Where to count inmates an issue in redistricting

Written by Rachel McDevitt, All Things Considered Host | Jan 28, 2019 6:50 PM

(Harrisburg) -- When the U.S. Census Bureau measures population, prison inmates are counted as residents of the communities where they are incarcerated.

The practice can affect how lines are drawn in congressional and legislative redistricting efforts, which will take place after the 2020 census.

Some of Pennsylvania's neighbors have taken steps to count inmates as part of their home communities, by arguing their last address is where they should be considered a "usual resident."

New York and Maryland started to do so after the 2010 census, and Delaware is slated to begin after 2020.

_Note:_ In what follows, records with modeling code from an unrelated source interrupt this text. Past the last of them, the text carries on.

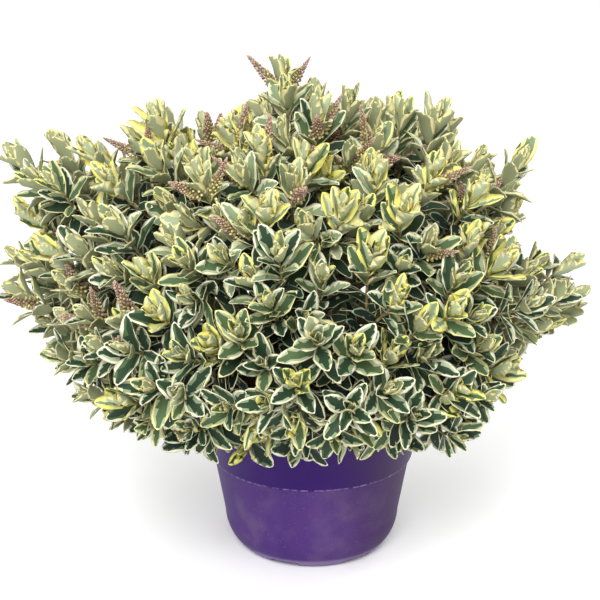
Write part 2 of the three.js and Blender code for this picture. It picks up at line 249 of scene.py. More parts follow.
corners = [
    (-FLOOR_REACH, -FLOOR_REACH, 0),
    (FLOOR_REACH, -FLOOR_REACH, 0),
    (FLOOR_REACH, FLOOR_REACH, 0),
    (-FLOOR_REACH, FLOOR_REACH, 0),
]
floor_mesh = bpy.data.meshes.new("floor")
floor_mesh.from_pydata(corners, [], [(0, 1, 2, 3)])
floor_mesh.materials.append(floor_finish())
floor = bpy.data.objects.new("floor", floor_mesh)
scene.collection.objects.link(floor)
print("floor:", floor.dimensions[:])

# %% [markdown]
# ## Pot
# The pot is moulded from thin purple plastic: a rounded heel, a wall that widens
# upwards, a stiffening collar and a rolled rim, with six notches under the foot that let
# water out. A turned shape like this could come from the Screw modifier, but the notches
# break its symmetry, so its outline is turned in mesh code and the foot is lifted where a
# notch is.

# %% Helpers for meshes


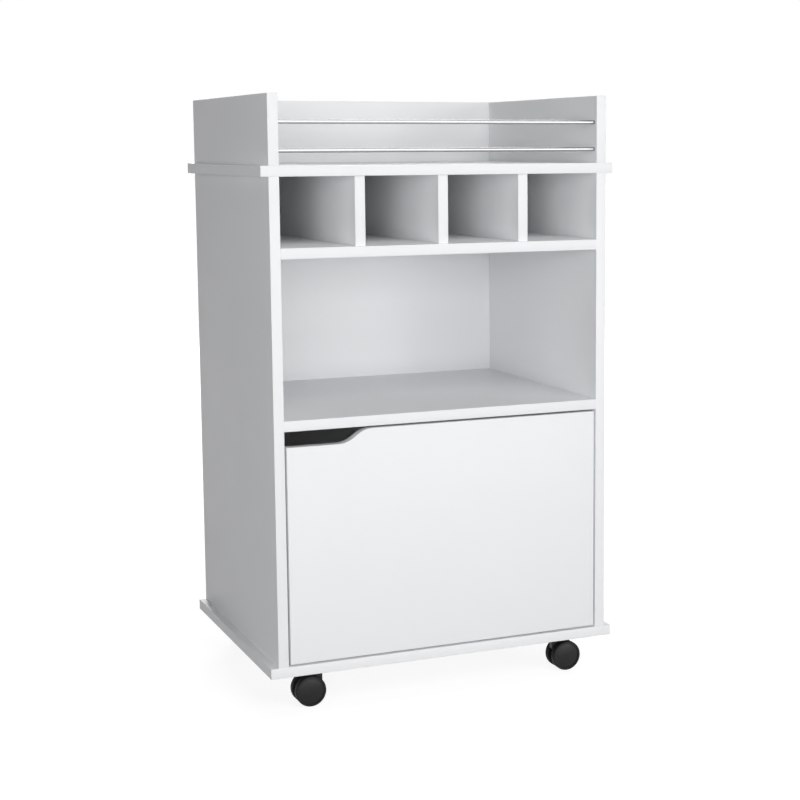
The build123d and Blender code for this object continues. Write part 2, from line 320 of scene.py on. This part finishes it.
def turned_rod(name, start, end, radius, sides, end_rounding):
    """Round rod between two points, with its two rims rounded."""
    start, end = Vector(start), Vector(end)
    turn = (end - start).to_track_quat("Z", "Y").to_euler()
    bpy.ops.object.select_all(action="DESELECT")
    bpy.ops.mesh.primitive_cylinder_add(
        vertices=sides, radius=radius, depth=(end - start).length, location=(start + end) / 2, rotation=turn
    )
    bpy.ops.object.transform_apply(location=True, rotation=True, scale=True)
    rod = bpy.context.object
    rod.name = name
    rounded = rod.modifiers.new("rounded_rims", "BEVEL")
    rounded.width = end_rounding
    rounded.segments = 3
    rounded.limit_method = "ANGLE"
    rounded.angle_limit = math.radians(60)
    bpy.ops.object.modifier_apply(modifier="rounded_rims")
    bpy.ops.object.shade_smooth_by_angle(angle=math.radians(40))
    return rod


for rail_node in ("lower_rail", "upper_rail"):
    low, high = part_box(rail_node)
    middle = (low + high) / 2
    left_end = (low.x, middle.y, middle.z)
    right_end = (high.x, middle.y, middle.z)
    rail_radius = (high.z - low.z) / 2
    rail = turned_rod(f"{rail_node}_rod", left_end, right_end, rail_radius, RAIL_SIDES, RAIL_END_ROUNDING)
    rail.data.materials.append(chrome)
    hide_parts(rail_node)
    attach(rail, "carcass")


# Concealed hinges: pressed and folded from nickel-plated steel. The cup is let
# into the door, the arm hooks onto a plate on the side, and two links join them.
PRESSED_EDGE = 0.00018
THICK_PLATE_EDGE = 0.0004


def plated_steel(name, cloud_scale, cloud_detail, darker, lighter, smoothest, roughest):
    """Plated steel whose tone and polish vary in the same small clouds."""
    steel = bpy.data.materials.new(name)
    steel.use_nodes = True
    nodes = steel.node_tree.nodes
    links = steel.node_tree.links
    skin = nodes["Principled BSDF"]
    skin.inputs["Metallic"].default_value = 1.0
    steel_place = wired(nodes, "ShaderNodeTexCoord")
    cloud = wired(nodes, "ShaderNodeTexNoise", in_Scale=cloud_scale, in_Detail=cloud_detail)
    links.new(steel_place.outputs["Object"], cloud.inputs["Vector"])
    tone = wired(nodes, "ShaderNodeMix", data_type="RGBA")
    tone.inputs["A"].default_value = darker
    tone.inputs["B"].default_value = lighter
    links.new(cloud.outputs["Fac"], tone.inputs["Factor"])
    links.new(tone.outputs["Result"], skin.inputs["Base Color"])
    polish_level = wired(nodes, "ShaderNodeMapRange")
    polish_level.inputs["To Min"].default_value = smoothest
    polish_level.inputs["To Max"].default_value = roughest
    links.new(cloud.outputs["Fac"], polish_level.inputs["Value"])
    links.new(polish_level.outputs["Result"], skin.inputs["Roughness"])
    return steel


nickel = plated_steel(
    "nickel_plated_steel",
    cloud_scale=140.0,
    cloud_detail=4.0,
    darker=(0.58, 0.57, 0.54, 1),
    lighter=(0.68, 0.67, 0.64, 1),
    smoothest=0.24,
    roughest=0.38,
)
finished_copy("hinge_cups", "door", nickel, PRESSED_EDGE)
finished_copy("hinge_arms", "carcass", nickel, PRESSED_EDGE)
finished_copy("hinge_plates", "carcass", nickel, THICK_PLATE_EDGE)
finished_copy("hinge_inner_links", "inner_links", nickel, PRESSED_EDGE)
finished_copy("hinge_outer_links", "outer_links", nickel, PRESSED_EDGE)


# Hinge screws: nickel-plated pan heads with a cross recess. Two hold each cup to the
# door, two hold each plate to the side, and two fix and adjust the arm on its plate.
CUP_WING_REACH = 0.030  # end of a cup's wing from the hinge's middle
CUP_WING_THICKNESS = 0.001
CUP_SCREW_REACH = 0.024
PLATE_SCREW_REACH = 0.0115
ARM_HEIGHT = 0.009  # arm's web above its plate
ARM_SCREW_SETBACKS = (0.010, 0.024)  # from the tail of the arm
HINGE_SCREW_RADIUS = 0.0033
HINGE_SCREW_HEIGHT = 0.0016
HEAD_SIDES = 32
HEAD_ROUNDING = 0.6  # of the head's height
RECESS_LENGTH = 1.1  # of the head's radius, as is the width
RECESS_WIDTH = 0.26
CUTTER_HEIGHT = 1.3  # of the head's height, half of it below the top


def screw_head(name, seat, outward, radius, height, material):
    """Pan head with a cross recess, standing on its seat and facing outward."""
    bpy.ops.object.select_all(action="DESELECT")
    middle = (0, 0, height / 2)
    bpy.ops.mesh.primitive_cylinder_add(vertices=HEAD_SIDES, radius=radius, depth=height, location=middle)
    head = bpy.context.object
    head.name = name
    bpy.ops.object.transform_apply(location=True, rotation=True, scale=True)
    for face in head.data.polygons:
        face.select = face.normal.z > 0.9
    bpy.ops.object.mode_set(mode="EDIT")
    bpy.ops.mesh.select_mode(type="FACE")
    bpy.ops.mesh.bevel(offset=height * HEAD_ROUNDING, segments=3, affect="EDGES")
    bpy.ops.object.mode_set(mode="OBJECT")
    long_side = radius * RECESS_LENGTH
    short_side = radius * RECESS_WIDTH
    for slot_size in ((long_side, short_side), (short_side, long_side)):
        cutter_size = (*slot_size, height * CUTTER_HEIGHT)
        bpy.ops.mesh.primitive_cube_add(size=1, location=(0, 0, height), scale=cutter_size)
        cutter = bpy.context.object
        recess = head.modifiers.new("cross_recess", "BOOLEAN")
        recess.operation = "DIFFERENCE"
        recess.object = cutter
        bpy.context.view_layer.objects.active = head
        bpy.ops.object.modifier_apply(modifier="cross_recess")
        bpy.data.objects.remove(cutter)
    bpy.ops.object.select_all(action="DESELECT")
    head.select_set(True)
    head.rotation_euler = Vector(outward).to_track_quat("Z", "Y").to_euler()
    head.location = seat
    bpy.ops.object.transform_apply(location=True, rotation=True, scale=True)
    bpy.ops.object.shade_smooth_by_angle(angle=math.radians(35))
    head.data.materials.append(material)
    return head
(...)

Fair Districts PA hopes the commonwealth will follow suit.

The nonprofit's chair Carol Kuniholm said including prison populations in districts can have an out-sized effect on county and municipal elections.

"Having those numbers on a more local level can really give the people who live near the prison far more voice in local politics than the people who are not in that immediate district, and we think that's pretty problematic," Kuniholm said. 

Statewide, the practice can shift power to areas that host prisons, which tend to be more rural.

Kuniholm said the census count helps determine what resources and services are allocated to an area.

"It amplifies the voice of communities that have prisons and want to keep those prisons full, and it diminishes the voice of communities that are harmed by mass incarceration," she said.

Fair Districts currently has a team reviewing data to see how the state's practices are affecting district lines.